WRITTEN EXERCISE:
Check each line of the material below, and copy it if it holds the string "Answer".

LISTED ENTRIES:
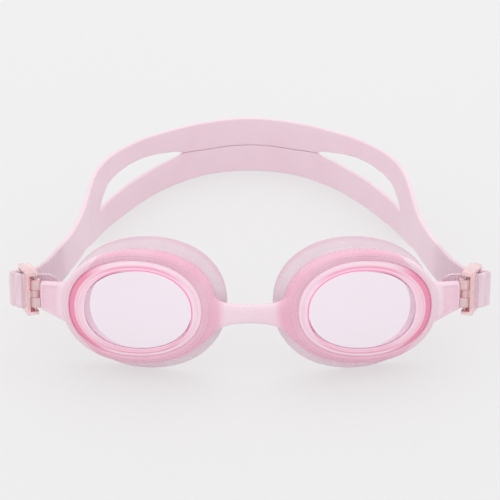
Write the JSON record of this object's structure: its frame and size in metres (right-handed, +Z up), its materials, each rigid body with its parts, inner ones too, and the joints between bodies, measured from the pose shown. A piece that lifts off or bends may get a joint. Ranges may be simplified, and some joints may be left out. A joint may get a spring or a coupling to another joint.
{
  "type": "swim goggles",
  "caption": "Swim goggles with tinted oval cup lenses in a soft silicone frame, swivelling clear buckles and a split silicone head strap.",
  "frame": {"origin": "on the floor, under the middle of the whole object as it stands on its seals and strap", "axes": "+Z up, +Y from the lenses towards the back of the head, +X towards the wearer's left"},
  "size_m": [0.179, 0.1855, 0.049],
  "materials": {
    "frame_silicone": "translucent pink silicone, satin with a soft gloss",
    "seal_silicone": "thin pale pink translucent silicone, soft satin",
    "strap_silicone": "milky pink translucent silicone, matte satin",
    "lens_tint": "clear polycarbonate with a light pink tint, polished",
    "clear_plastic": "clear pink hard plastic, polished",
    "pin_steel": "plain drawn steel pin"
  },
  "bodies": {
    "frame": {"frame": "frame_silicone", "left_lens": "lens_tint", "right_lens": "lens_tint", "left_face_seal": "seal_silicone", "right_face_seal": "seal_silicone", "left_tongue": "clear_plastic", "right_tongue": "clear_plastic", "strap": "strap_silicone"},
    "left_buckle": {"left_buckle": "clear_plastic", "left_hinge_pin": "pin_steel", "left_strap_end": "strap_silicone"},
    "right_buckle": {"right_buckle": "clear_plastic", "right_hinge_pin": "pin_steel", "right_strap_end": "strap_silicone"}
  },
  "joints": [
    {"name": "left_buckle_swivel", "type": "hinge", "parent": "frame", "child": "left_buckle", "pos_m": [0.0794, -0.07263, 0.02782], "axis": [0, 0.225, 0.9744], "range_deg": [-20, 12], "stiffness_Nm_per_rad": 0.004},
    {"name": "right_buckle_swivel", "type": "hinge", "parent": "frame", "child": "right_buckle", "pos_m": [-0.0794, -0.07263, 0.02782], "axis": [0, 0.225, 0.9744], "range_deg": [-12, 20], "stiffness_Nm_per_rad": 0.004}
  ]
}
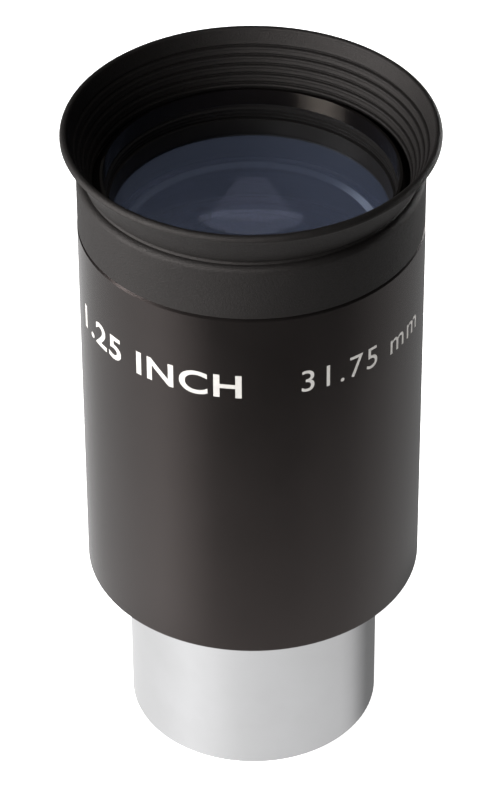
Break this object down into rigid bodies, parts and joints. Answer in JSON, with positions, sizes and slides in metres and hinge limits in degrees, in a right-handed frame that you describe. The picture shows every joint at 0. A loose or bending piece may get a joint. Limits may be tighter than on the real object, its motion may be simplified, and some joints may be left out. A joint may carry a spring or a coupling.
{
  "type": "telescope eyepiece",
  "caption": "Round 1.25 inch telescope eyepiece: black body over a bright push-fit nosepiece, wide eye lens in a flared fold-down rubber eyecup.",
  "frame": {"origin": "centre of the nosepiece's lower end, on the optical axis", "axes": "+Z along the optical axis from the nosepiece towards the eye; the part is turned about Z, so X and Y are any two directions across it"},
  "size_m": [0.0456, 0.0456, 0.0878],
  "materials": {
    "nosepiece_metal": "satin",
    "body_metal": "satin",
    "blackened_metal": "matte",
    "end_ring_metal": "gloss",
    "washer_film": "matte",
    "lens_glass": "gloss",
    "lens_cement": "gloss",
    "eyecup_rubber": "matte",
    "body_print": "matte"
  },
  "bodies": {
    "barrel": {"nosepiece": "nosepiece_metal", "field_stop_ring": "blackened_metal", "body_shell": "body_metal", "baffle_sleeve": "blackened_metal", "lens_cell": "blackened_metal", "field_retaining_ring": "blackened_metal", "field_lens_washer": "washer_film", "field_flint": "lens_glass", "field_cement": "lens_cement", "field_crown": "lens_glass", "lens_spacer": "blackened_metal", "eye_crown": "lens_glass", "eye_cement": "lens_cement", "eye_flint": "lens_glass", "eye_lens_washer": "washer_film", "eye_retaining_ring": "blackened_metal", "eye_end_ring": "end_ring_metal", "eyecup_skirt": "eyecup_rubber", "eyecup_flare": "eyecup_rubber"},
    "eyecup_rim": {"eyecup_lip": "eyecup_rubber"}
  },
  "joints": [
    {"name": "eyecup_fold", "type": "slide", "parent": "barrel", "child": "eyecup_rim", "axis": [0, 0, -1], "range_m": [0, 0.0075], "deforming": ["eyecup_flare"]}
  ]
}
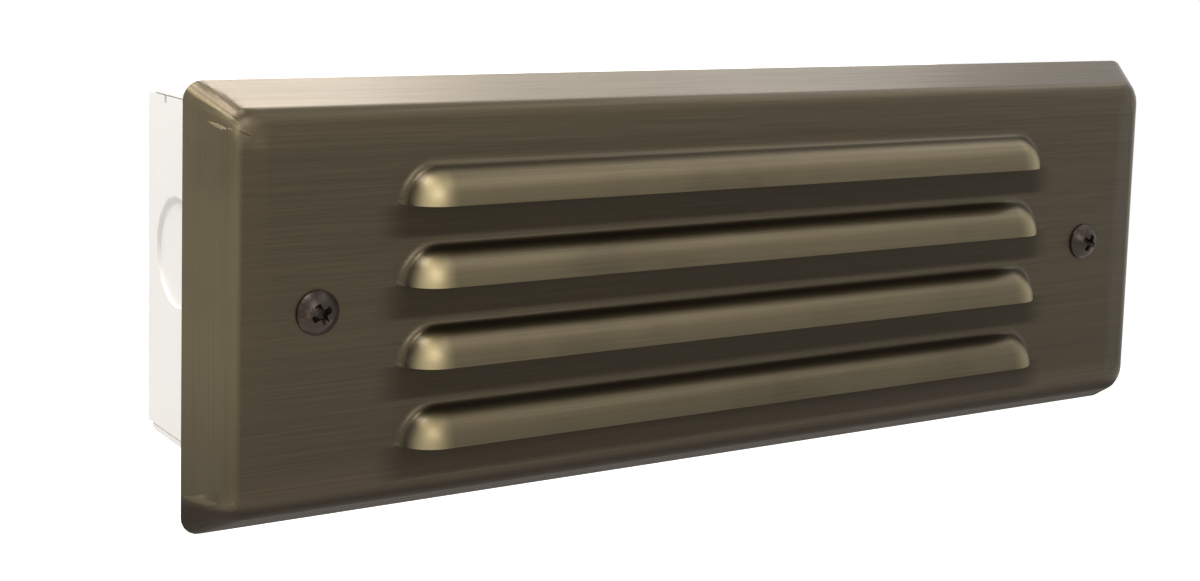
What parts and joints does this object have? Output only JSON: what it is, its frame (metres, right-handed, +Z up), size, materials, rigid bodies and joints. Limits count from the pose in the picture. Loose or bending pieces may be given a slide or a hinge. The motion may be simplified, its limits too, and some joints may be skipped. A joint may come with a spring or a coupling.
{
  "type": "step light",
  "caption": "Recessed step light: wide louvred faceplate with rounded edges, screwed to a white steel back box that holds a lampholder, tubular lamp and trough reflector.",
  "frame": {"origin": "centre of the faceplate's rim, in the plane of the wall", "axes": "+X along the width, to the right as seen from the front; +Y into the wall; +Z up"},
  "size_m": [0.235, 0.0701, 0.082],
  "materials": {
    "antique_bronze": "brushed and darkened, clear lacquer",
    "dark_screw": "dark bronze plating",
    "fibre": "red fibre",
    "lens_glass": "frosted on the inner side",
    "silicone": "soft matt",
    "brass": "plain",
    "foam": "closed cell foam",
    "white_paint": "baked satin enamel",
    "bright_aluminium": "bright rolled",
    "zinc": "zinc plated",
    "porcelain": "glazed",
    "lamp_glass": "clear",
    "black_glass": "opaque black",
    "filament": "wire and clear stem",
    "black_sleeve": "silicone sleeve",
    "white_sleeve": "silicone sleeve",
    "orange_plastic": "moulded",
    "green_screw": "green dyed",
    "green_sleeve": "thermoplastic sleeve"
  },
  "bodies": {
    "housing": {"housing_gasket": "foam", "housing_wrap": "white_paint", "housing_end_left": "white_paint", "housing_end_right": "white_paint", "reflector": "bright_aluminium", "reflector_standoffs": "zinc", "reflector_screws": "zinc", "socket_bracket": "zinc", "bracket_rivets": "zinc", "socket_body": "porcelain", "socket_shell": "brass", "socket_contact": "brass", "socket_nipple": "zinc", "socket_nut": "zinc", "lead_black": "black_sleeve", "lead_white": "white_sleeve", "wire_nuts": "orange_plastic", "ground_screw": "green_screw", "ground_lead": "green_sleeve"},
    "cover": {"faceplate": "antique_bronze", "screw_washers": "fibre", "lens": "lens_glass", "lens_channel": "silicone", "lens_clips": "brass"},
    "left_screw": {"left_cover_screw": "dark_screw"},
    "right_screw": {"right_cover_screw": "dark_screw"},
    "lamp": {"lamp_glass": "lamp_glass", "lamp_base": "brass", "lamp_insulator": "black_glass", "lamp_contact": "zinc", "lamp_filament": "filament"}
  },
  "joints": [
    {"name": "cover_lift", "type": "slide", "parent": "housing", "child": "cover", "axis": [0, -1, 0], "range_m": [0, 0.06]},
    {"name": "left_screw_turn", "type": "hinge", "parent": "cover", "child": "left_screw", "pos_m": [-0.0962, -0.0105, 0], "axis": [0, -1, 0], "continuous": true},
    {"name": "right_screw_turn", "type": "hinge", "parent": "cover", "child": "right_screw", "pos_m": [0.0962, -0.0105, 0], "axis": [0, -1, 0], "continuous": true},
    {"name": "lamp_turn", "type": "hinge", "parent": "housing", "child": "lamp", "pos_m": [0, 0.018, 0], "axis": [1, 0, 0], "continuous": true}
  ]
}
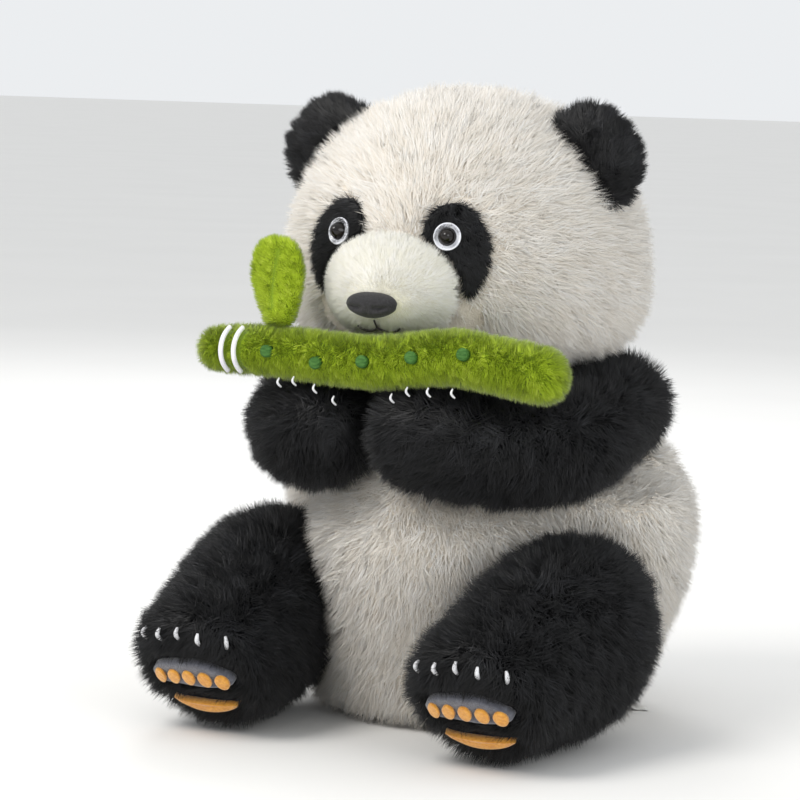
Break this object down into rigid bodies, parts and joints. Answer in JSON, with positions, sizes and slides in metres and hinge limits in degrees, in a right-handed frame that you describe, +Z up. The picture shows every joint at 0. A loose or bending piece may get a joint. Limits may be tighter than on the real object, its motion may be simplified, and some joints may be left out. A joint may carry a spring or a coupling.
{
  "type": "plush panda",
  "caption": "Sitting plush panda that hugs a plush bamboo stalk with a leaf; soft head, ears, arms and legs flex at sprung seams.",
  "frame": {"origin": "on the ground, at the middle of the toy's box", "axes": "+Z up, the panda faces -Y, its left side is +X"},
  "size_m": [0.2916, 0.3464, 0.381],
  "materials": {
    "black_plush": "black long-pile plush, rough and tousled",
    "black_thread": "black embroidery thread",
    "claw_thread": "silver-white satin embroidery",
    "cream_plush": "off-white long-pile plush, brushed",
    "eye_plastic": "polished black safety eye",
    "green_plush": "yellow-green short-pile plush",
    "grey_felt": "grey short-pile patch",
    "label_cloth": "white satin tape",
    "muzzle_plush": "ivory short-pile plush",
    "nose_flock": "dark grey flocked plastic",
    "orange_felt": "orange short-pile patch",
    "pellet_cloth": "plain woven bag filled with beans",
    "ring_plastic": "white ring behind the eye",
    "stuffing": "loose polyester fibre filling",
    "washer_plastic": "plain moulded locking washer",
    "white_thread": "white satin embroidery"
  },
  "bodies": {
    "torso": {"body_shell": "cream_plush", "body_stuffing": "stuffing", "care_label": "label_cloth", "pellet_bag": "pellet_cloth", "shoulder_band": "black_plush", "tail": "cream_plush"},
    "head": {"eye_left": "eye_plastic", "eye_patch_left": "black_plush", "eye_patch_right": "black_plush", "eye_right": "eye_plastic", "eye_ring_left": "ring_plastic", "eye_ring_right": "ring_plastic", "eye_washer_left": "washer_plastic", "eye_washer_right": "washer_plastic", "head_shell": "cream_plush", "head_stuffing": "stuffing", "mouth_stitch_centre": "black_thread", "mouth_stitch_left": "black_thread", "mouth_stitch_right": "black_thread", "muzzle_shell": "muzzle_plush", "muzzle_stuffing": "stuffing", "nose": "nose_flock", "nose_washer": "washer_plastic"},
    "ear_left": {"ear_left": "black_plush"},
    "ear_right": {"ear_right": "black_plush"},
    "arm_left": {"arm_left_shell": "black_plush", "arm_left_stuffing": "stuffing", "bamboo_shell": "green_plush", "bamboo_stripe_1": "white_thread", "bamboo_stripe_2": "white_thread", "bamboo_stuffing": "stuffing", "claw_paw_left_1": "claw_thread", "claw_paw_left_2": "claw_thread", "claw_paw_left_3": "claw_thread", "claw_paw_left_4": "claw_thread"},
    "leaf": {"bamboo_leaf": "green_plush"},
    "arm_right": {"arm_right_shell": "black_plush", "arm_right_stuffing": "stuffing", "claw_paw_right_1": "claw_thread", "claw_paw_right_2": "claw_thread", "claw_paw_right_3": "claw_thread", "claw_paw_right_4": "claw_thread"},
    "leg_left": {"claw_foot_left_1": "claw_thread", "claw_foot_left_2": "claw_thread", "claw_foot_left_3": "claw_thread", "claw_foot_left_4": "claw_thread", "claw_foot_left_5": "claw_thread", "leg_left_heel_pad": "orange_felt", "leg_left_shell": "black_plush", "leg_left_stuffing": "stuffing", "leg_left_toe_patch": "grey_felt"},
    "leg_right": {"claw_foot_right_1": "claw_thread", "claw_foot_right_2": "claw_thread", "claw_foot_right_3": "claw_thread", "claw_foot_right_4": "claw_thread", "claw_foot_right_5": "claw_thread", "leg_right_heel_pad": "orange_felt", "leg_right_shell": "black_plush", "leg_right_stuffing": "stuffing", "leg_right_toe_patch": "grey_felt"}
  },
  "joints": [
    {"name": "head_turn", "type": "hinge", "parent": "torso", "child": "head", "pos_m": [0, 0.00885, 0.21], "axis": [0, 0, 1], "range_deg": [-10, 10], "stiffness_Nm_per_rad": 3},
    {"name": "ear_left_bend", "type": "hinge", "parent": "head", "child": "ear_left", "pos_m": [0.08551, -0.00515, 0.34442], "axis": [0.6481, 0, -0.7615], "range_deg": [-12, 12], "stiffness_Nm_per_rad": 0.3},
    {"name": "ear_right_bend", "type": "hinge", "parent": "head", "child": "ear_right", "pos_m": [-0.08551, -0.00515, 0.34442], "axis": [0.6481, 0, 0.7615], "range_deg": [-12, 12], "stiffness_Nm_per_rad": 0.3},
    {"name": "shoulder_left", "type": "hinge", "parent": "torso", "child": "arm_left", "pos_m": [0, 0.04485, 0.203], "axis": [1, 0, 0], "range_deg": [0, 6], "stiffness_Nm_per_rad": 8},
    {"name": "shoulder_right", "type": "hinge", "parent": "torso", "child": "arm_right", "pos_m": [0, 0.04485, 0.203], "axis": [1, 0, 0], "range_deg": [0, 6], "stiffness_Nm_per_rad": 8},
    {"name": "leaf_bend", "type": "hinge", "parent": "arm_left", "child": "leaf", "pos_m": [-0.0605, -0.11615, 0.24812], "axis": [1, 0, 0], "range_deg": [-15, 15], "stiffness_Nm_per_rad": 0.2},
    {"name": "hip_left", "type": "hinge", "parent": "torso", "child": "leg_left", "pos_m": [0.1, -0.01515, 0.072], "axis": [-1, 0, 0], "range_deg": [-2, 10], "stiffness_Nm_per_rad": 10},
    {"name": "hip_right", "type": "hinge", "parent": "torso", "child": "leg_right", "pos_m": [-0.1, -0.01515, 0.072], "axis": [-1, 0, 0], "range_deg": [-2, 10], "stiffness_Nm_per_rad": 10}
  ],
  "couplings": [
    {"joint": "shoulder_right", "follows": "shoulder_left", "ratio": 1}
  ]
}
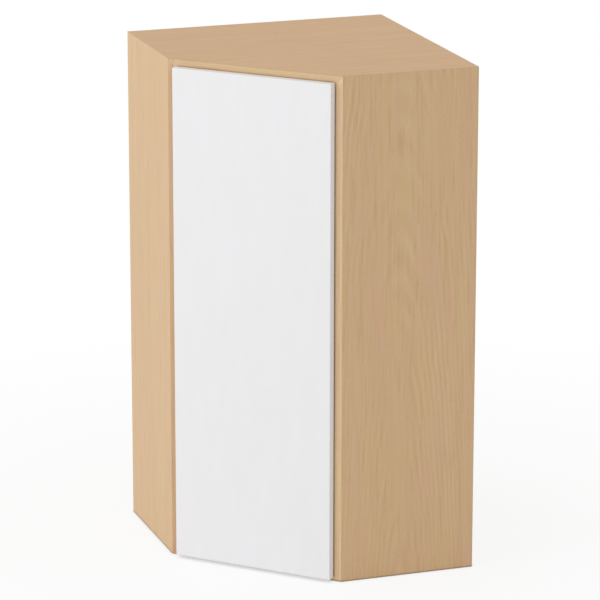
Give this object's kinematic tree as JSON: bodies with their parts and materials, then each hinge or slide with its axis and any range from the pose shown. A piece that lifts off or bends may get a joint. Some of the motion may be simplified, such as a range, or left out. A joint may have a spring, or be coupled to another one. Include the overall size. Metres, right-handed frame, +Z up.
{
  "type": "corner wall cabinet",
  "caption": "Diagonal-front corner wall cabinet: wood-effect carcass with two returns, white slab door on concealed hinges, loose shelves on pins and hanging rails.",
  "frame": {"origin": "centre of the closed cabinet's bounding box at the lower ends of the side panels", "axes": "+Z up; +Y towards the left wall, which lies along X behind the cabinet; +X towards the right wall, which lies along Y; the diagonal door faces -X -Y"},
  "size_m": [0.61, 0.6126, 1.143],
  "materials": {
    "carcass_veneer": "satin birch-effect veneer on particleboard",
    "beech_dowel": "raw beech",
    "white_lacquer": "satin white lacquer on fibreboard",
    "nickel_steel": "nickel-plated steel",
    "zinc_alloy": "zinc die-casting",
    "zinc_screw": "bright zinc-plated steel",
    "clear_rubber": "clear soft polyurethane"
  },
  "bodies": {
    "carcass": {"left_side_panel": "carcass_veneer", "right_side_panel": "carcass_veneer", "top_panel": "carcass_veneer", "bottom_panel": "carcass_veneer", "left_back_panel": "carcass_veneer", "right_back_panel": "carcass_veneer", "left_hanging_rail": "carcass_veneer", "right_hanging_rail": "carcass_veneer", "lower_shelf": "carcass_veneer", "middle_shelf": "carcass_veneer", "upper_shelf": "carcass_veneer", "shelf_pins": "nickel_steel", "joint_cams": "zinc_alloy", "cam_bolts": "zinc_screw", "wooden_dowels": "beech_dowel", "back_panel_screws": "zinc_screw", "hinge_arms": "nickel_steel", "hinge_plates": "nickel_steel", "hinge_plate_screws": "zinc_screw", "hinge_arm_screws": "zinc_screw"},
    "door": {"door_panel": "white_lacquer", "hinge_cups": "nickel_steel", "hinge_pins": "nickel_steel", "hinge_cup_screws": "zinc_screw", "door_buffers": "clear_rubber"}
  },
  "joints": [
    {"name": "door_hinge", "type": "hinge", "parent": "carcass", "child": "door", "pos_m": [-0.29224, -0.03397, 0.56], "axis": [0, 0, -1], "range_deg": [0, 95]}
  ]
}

REPLY:
Break this object down into rigid bodies, parts and joints. Answer in JSON, with positions, sizes and slides in metres and hinge limits in degrees, in a right-handed frame that you describe. The picture shows every joint at 0. A loose or bending piece may get a joint. Limits may be tighter than on the real object, its motion may be simplified, and some joints may be left out. A joint may carry a spring or a coupling.
Break this object down into rigid bodies, parts and joints. Answer in JSON, with positions, sizes and slides in metres and hinge limits in degrees, in a right-handed frame that you describe, +Z up. The picture shows every joint at 0. A loose or bending piece may get a joint. Limits may be tighter than on the real object, its motion may be simplified, and some joints may be left out. A joint may carry a spring or a coupling.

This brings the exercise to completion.